Set exercise
Copy every line of the material below word for word.

══ Material provided

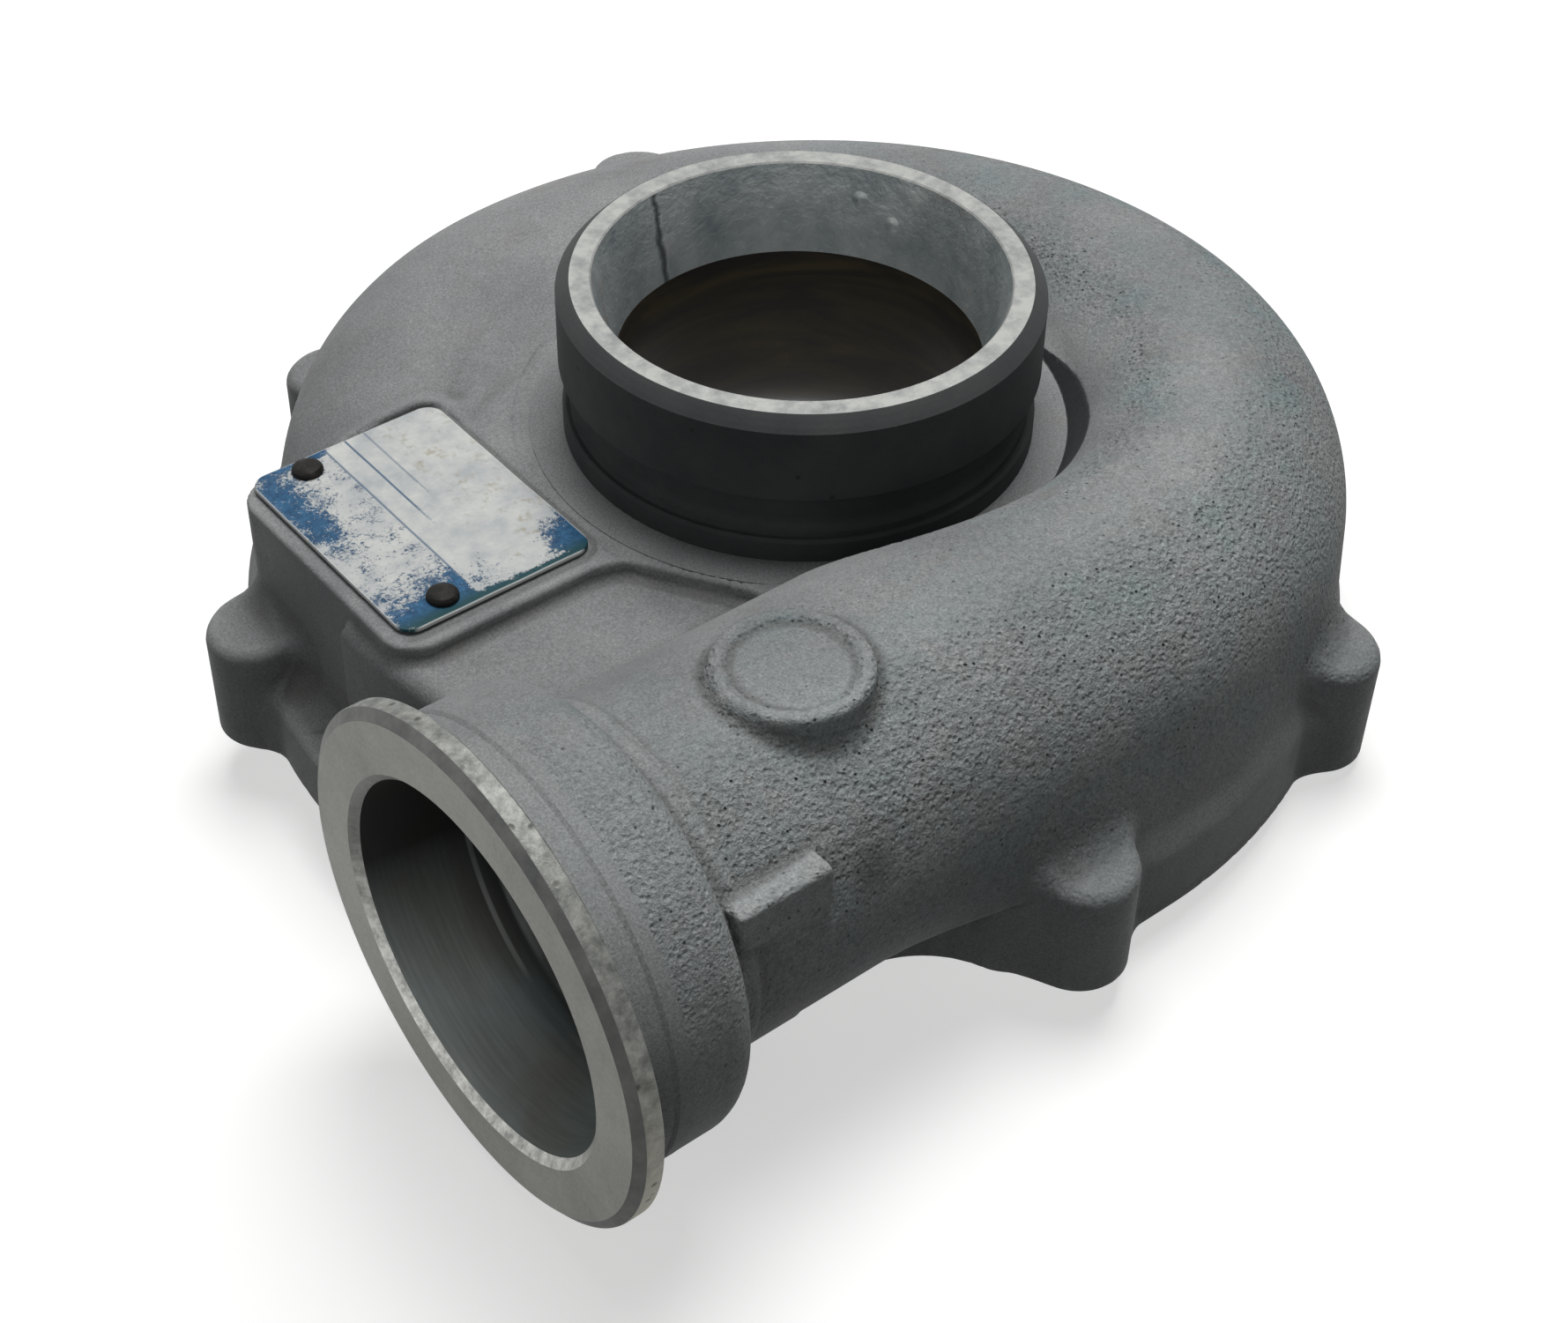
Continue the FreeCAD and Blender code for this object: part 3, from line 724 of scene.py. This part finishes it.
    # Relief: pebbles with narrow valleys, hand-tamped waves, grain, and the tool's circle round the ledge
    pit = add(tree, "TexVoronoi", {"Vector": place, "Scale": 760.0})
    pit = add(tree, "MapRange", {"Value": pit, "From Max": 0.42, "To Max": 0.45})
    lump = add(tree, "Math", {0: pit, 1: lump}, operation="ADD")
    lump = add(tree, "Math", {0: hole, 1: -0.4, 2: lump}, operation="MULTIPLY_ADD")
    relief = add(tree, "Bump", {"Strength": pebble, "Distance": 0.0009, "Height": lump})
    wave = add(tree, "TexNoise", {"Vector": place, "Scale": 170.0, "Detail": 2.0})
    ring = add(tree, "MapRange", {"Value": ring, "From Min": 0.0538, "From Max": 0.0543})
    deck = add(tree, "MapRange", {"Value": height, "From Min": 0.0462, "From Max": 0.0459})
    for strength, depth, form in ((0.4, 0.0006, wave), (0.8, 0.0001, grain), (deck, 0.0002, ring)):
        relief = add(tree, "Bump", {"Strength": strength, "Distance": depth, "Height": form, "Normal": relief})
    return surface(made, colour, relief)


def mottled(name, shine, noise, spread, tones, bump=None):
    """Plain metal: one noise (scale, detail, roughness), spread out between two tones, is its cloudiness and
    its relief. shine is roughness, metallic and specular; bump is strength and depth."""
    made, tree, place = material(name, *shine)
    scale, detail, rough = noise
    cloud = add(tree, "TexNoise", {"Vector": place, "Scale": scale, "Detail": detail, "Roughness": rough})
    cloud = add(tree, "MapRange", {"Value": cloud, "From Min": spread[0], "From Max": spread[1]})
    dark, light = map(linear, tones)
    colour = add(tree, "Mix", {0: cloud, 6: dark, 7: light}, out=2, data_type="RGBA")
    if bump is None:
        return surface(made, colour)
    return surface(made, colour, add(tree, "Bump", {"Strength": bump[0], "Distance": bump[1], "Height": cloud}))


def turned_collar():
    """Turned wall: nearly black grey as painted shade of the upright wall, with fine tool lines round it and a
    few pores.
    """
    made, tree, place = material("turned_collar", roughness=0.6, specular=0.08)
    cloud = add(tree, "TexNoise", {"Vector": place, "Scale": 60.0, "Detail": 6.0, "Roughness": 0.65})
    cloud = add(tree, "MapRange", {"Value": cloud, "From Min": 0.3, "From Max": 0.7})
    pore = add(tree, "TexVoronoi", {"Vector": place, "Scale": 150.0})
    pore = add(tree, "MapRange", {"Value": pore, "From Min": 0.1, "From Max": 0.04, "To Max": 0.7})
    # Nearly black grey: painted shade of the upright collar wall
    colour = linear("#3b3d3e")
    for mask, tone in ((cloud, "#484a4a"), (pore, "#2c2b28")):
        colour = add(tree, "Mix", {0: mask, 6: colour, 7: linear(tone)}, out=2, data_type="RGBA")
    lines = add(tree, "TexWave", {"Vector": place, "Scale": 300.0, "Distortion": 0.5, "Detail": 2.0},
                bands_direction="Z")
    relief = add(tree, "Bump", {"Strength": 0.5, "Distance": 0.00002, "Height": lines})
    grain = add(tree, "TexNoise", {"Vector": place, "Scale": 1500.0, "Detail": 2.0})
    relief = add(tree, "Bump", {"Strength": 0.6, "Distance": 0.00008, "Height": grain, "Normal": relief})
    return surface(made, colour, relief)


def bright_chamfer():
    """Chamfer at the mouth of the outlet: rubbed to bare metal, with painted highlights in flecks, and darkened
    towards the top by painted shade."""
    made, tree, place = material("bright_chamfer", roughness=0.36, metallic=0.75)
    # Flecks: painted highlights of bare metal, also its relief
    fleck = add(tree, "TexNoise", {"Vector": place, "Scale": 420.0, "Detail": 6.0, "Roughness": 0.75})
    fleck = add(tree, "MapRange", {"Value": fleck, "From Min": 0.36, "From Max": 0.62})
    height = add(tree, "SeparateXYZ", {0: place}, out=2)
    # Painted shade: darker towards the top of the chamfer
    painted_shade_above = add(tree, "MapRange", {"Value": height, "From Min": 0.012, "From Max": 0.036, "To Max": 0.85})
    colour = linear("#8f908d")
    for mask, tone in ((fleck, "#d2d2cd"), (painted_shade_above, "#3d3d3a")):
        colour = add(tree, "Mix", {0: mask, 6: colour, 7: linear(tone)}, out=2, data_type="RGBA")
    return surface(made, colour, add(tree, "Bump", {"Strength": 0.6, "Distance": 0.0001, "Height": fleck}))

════

Full answer
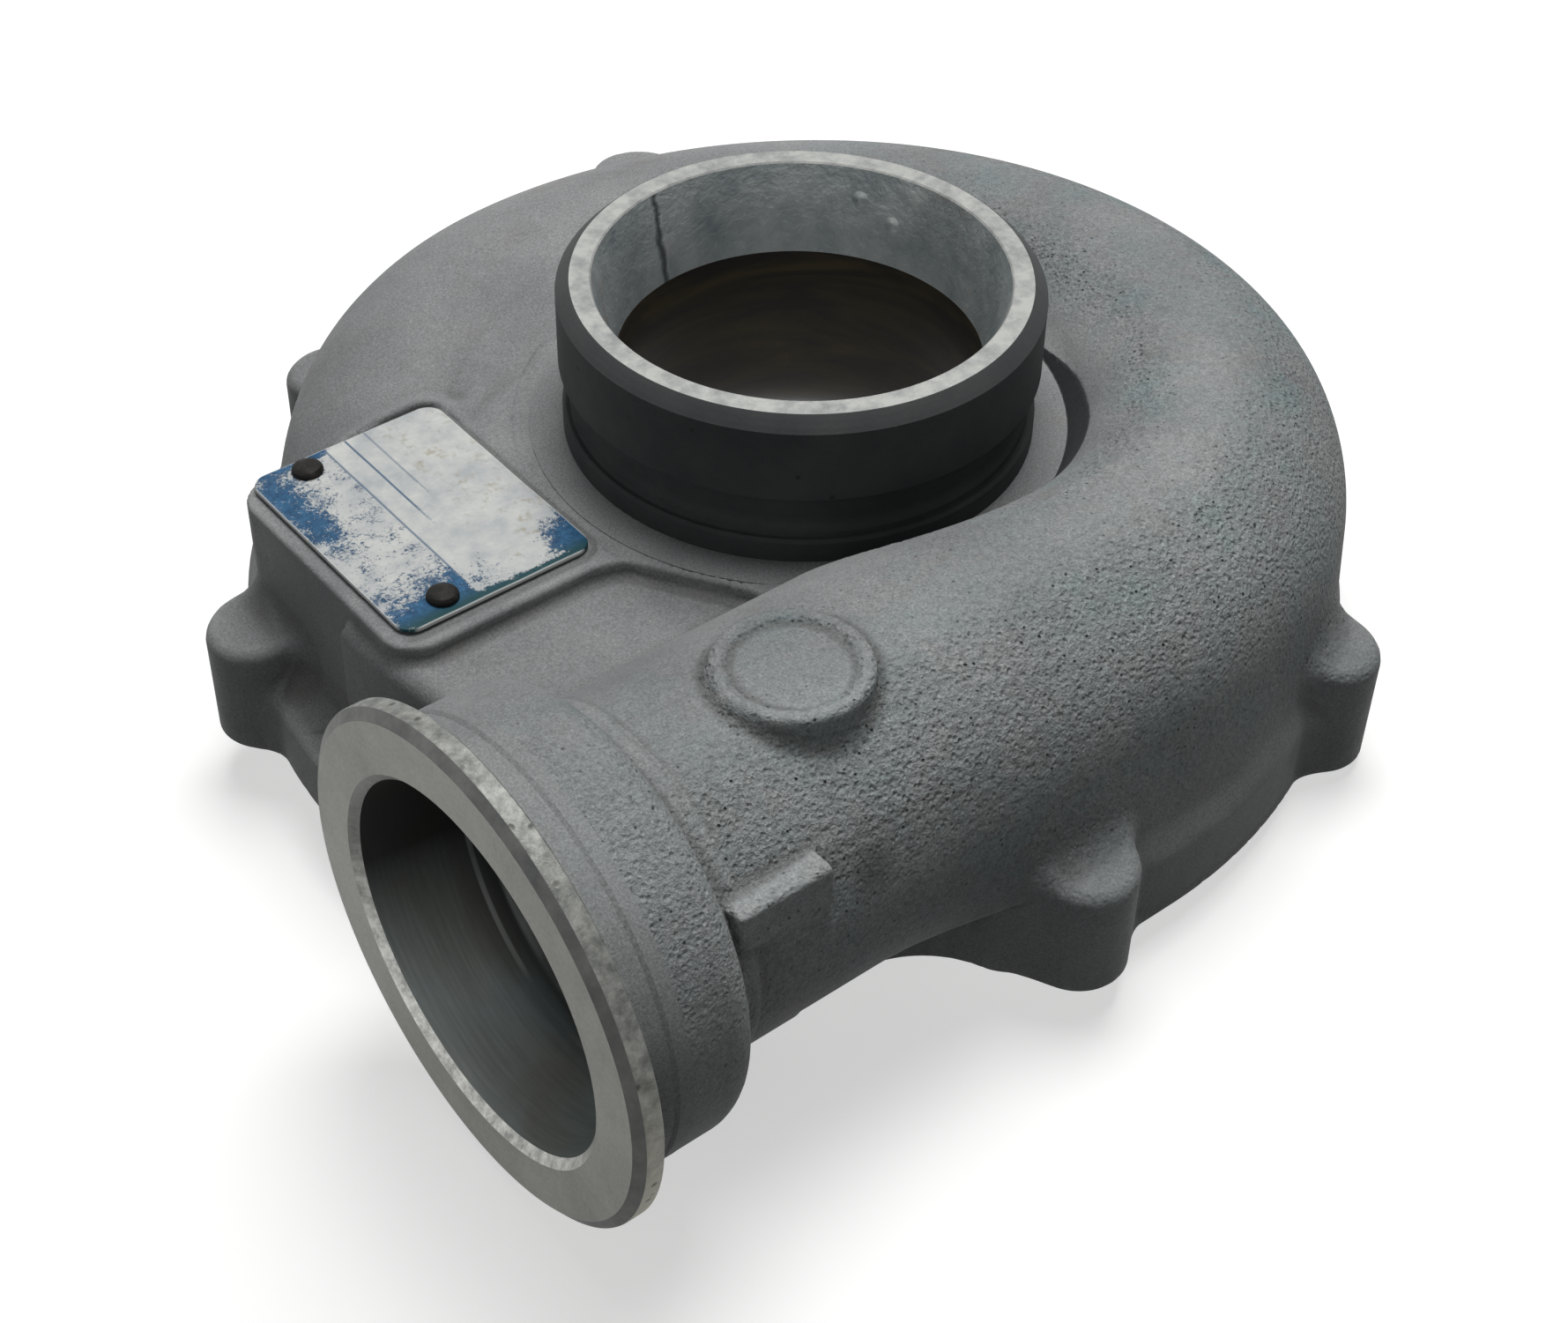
Continue the FreeCAD and Blender code for this object: part 3, from line 724 of scene.py. This part finishes it.
    # Relief: pebbles with narrow valleys, hand-tamped waves, grain, and the tool's circle round the ledge
    pit = add(tree, "TexVoronoi", {"Vector": place, "Scale": 760.0})
    pit = add(tree, "MapRange", {"Value": pit, "From Max": 0.42, "To Max": 0.45})
    lump = add(tree, "Math", {0: pit, 1: lump}, operation="ADD")
    lump = add(tree, "Math", {0: hole, 1: -0.4, 2: lump}, operation="MULTIPLY_ADD")
    relief = add(tree, "Bump", {"Strength": pebble, "Distance": 0.0009, "Height": lump})
    wave = add(tree, "TexNoise", {"Vector": place, "Scale": 170.0, "Detail": 2.0})
    ring = add(tree, "MapRange", {"Value": ring, "From Min": 0.0538, "From Max": 0.0543})
    deck = add(tree, "MapRange", {"Value": height, "From Min": 0.0462, "From Max": 0.0459})
    for strength, depth, form in ((0.4, 0.0006, wave), (0.8, 0.0001, grain), (deck, 0.0002, ring)):
        relief = add(tree, "Bump", {"Strength": strength, "Distance": depth, "Height": form, "Normal": relief})
    return surface(made, colour, relief)


def mottled(name, shine, noise, spread, tones, bump=None):
    """Plain metal: one noise (scale, detail, roughness), spread out between two tones, is its cloudiness and
    its relief. shine is roughness, metallic and specular; bump is strength and depth."""
    made, tree, place = material(name, *shine)
    scale, detail, rough = noise
    cloud = add(tree, "TexNoise", {"Vector": place, "Scale": scale, "Detail": detail, "Roughness": rough})
    cloud = add(tree, "MapRange", {"Value": cloud, "From Min": spread[0], "From Max": spread[1]})
    dark, light = map(linear, tones)
    colour = add(tree, "Mix", {0: cloud, 6: dark, 7: light}, out=2, data_type="RGBA")
    if bump is None:
        return surface(made, colour)
    return surface(made, colour, add(tree, "Bump", {"Strength": bump[0], "Distance": bump[1], "Height": cloud}))


def turned_collar():
    """Turned wall: nearly black grey as painted shade of the upright wall, with fine tool lines round it and a
    few pores.
    """
    made, tree, place = material("turned_collar", roughness=0.6, specular=0.08)
    cloud = add(tree, "TexNoise", {"Vector": place, "Scale": 60.0, "Detail": 6.0, "Roughness": 0.65})
    cloud = add(tree, "MapRange", {"Value": cloud, "From Min": 0.3, "From Max": 0.7})
    pore = add(tree, "TexVoronoi", {"Vector": place, "Scale": 150.0})
    pore = add(tree, "MapRange", {"Value": pore, "From Min": 0.1, "From Max": 0.04, "To Max": 0.7})
    # Nearly black grey: painted shade of the upright collar wall
    colour = linear("#3b3d3e")
    for mask, tone in ((cloud, "#484a4a"), (pore, "#2c2b28")):
        colour = add(tree, "Mix", {0: mask, 6: colour, 7: linear(tone)}, out=2, data_type="RGBA")
    lines = add(tree, "TexWave", {"Vector": place, "Scale": 300.0, "Distortion": 0.5, "Detail": 2.0},
                bands_direction="Z")
    relief = add(tree, "Bump", {"Strength": 0.5, "Distance": 0.00002, "Height": lines})
    grain = add(tree, "TexNoise", {"Vector": place, "Scale": 1500.0, "Detail": 2.0})
    relief = add(tree, "Bump", {"Strength": 0.6, "Distance": 0.00008, "Height": grain, "Normal": relief})
    return surface(made, colour, relief)


def bright_chamfer():
    """Chamfer at the mouth of the outlet: rubbed to bare metal, with painted highlights in flecks, and darkened
    towards the top by painted shade."""
    made, tree, place = material("bright_chamfer", roughness=0.36, metallic=0.75)
    # Flecks: painted highlights of bare metal, also its relief
    fleck = add(tree, "TexNoise", {"Vector": place, "Scale": 420.0, "Detail": 6.0, "Roughness": 0.75})
    fleck = add(tree, "MapRange", {"Value": fleck, "From Min": 0.36, "From Max": 0.62})
    height = add(tree, "SeparateXYZ", {0: place}, out=2)
    # Painted shade: darker towards the top of the chamfer
    painted_shade_above = add(tree, "MapRange", {"Value": height, "From Min": 0.012, "From Max": 0.036, "To Max": 0.85})
    colour = linear("#8f908d")
    for mask, tone in ((fleck, "#d2d2cd"), (painted_shade_above, "#3d3d3a")):
        colour = add(tree, "Mix", {0: mask, 6: colour, 7: linear(tone)}, out=2, data_type="RGBA")
    return surface(made, colour, add(tree, "Bump", {"Strength": 0.6, "Distance": 0.0001, "Height": fleck}))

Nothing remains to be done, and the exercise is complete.